Be assured, even if it is agreed to raise the SC license age to 18 instead of 17, teenagers can get a restricted license earlier that will turn into a regular license later. What we are advocating will not hinder teenagers to drive legally until a later age (the restricted license automatically turns into a regular license at a later age). What we are advocating will help to have more teenagers take a driver ed. or driver training course before getting a license!
Most Europeans countries have seen the need to require several safety courses before granting licenses to teenagers. Instead, we are seeing teenagers getting licenses without a driver ed. or driver training course. The results? Eleven teens die in car wrecks every day. Some say up to 5000 teenage deaths (Insurance Institute for Highway Safety) and vehicle crashes are the number one killer of teens. To be sure, driving constitutes the greatest hazard to survival through which American youth must pass to reach adulthood.
Parilman & Associates’ fact sheet indicates that 23 percent of teenagers killed in 2005 were under the influence of drugs or alcohol.
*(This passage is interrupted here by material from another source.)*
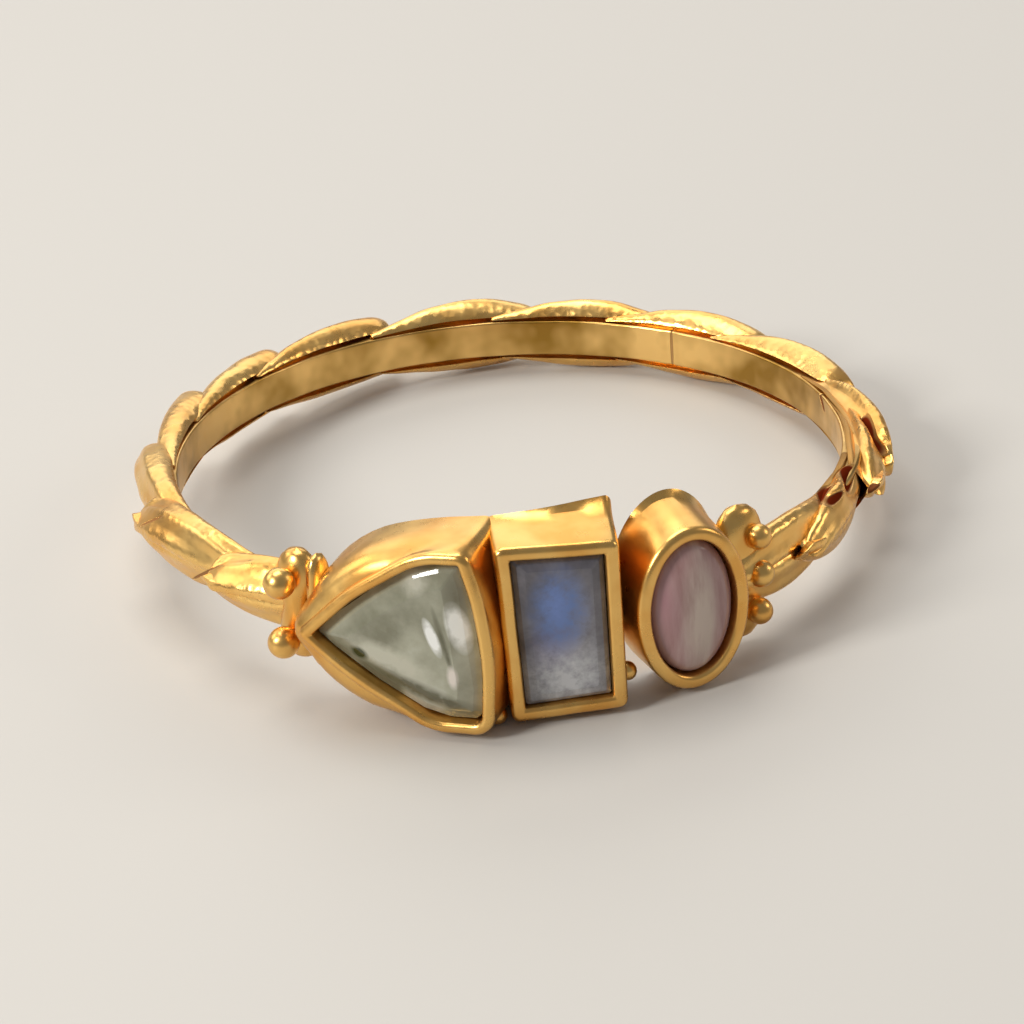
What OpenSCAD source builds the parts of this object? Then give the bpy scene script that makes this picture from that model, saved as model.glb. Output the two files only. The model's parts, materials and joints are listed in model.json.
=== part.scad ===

The 2009 Health Education Standards require alcohol and drug education for ALL students. Students taking a driver ed. or driver training class would be aware of the dangers of anyone driving who is under the influence. Another website indicates that the risk of a crash for a new driver is much higher during the first year a teen dries and some 400,000 teens are seriously injured yearly (www.car-Accidents.com). It was mentioned that such crashes occur within the first 100-200 miles of travel. Does this not indicate that all teenagers ought to have a driver ed. or driver training course? Such a course will help to overcome immaturity and inexperience. Better drivers make highways safer! Legislation is sorely needed regarding teens taking a driver ed. or driver training course so we can “Make Safety First and Make Safety Last” in South Carolina.